THE MOST FAMOUS witch of Hampshire County was Mary Webster of Hadley, a poor old woman who had the unfortunate habit of feuding with her neighbors—the customary background for a charge of witchcraft. Hadley folks told many tales of her devilries. Horses and cattle going by her house stopped and could not be driven past. A load of hay overturned near her home, and when the driver threatened her with his whip, she turned it back again. A hen fell down the chimney of a neighbor’s house and was scalded in the pot, whereupon it was discovered that Mary had just been scalded. Lt. Philip Smith fell strangely ill after she had threatened him.

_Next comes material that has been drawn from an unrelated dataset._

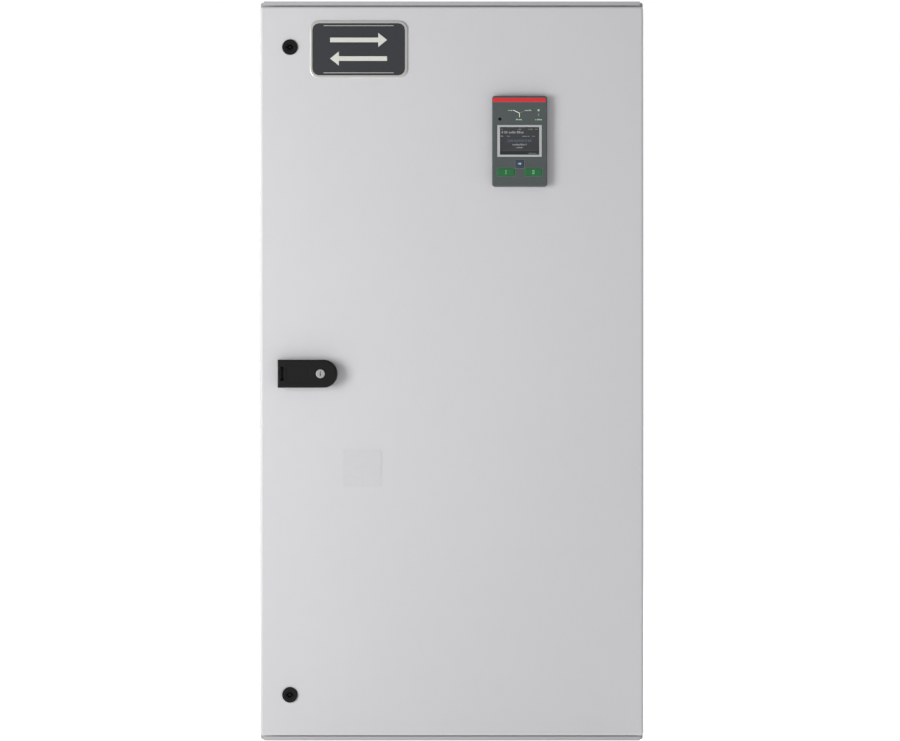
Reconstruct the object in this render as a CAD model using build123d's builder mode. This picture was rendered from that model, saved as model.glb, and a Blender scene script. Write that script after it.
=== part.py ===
"""Automatic transfer switch in a wall-mounted sheet-steel enclosure, with its door, latches, operator panel and
the double-throw switch inside.

Frame: millimetres, +Z up, +X to the right seen from the front. The wall is the plane Y = 0, the front faces -Y and
the origin is the centre of the four wall bolts. A depth is a distance in front of the wall, so Y = -depth.
"""

import math
import os

from build123d import *

# ---------------------------------------------------------------- driving dimensions
# Enclosure
WIDTH, HEIGHT = 700.0, 1350.0
SHEET = 2.0
FOLD_DEPTH = 280.0  # where the side walls fold inwards
FOLD_WIDTH = 24.0  # from the outside of the wall to the sealing lip
LIP_DEPTH = 294.0
HOOD_DEPTH = 300.0  # front of the drip hoods above and below the door
HOOD_HEIGHT = 7.5
HOOD_HALF = WIDTH / 2 - 6.5
CORNER = 4.0
WALL_BOLT_X, WALL_BOLT_Z, WALL_BOLT_R = 325.0, 640.0, 5.5
# Door
DOOR_BACK, DOOR_FRONT = 286.0, 304.0
DOOR_SKIN = DOOR_FRONT - SHEET
DOOR_HEIGHT = 1332.0
DOOR_CORNER, DOOR_BEND = 6.0, 5.0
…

Feeling against her finally grew into such heat that in 1683 she was indicted and sent to Boston for trial, the charge being that “she not having the fear of God before her eyes, and being instigated by the devil, hath entered into a convernent and had familiarity with him in the shape of a warraneage [a fisher or marten] and had his imps sucking her.” She was found not guilty, and the colony paid the costs of her trial, amounting to twenty-three pounds, fifteen shillings, and twopence.

 

An odd and unexplained preface to this case is a court record of 1680 stating that Anne Belding, a sixteen-year-old girl, pleaded guilty to purposes and practices against the body and life of Mary Webster and was fined one pound. And an even stranger postscript is thus told in the words of Cotton Mather: “Mr. Philip Smith, aged about fifty years, deacon of a church in Hadley, and a man of devotion, sanctity and gravity, was … in the winter of 1684 murdered with a hideous witchcraft. He was, by his office, concerned about relieving the indigencies of a wretched woman in the town, who being dissatisfied at some of his just cares about her, expressed herself unto him in such a manner, that he declared himself henceforth apprehensive of receiving mischief at her hands.” Deacon Smith’s fears seemed to be verified when he became “very valetudinarious. … Galley pots of medicine were unaccountably emptied; audible scratchings were made about the bed, when his hands and feet lay wholly still, or were held by others. … Some of the young men of the town being out of their wits at the strange calamities … went to give disturbance to the woman thus complained of; and all the while they were disturbing her, he was at ease, and slept as a weary man. Mr. Smith dies; the jury that viewed his corpse, found a swelling on the breast, his back full of bruises, and several holes that seemed made with awls. … This was the end of a good man.”

“Give disturbance” strikes one as a rather mild way of putting it when we learn from another contemporary that “a number of brisk lads tried an experiment on the old woman. Having dragged her out of the house, they hung her up until she was nearly dead, let her down, rolled her some time in the snow, and at last buried her in it, and there left her; but she survived, and the melancholy man died.”

This was the last of the valley’s witchcraft trials. The old superstitions were dying out, and when a Northampton man accused a neighbor of bewitching him, the magistrate, instead of entering the complaint, is said to have ordered the accuser to be whipped ten stripes on the spot.

How the river towns were settled and governed

HADLEY AND OTHER FRONTIER towns were founded by companies of men, banded together by written agreement to establish new homes in the wilderness. The agreement first had to be approved by the General Court, which appointed a committee to lay out the bounds “that this wilderness may be populated and the main ends of our coming into these parts promoted.” When land had been bought from the Indians, it was divided among the “proprietors,” partly by lot and partly by proportional investment. A main street, often as much as 20 rods (320 feet) wide was fenced for a common grazing ground, and each proprietor received a home lot of eight acres (in the case of Hadley) and some meadowland for crops and grazing.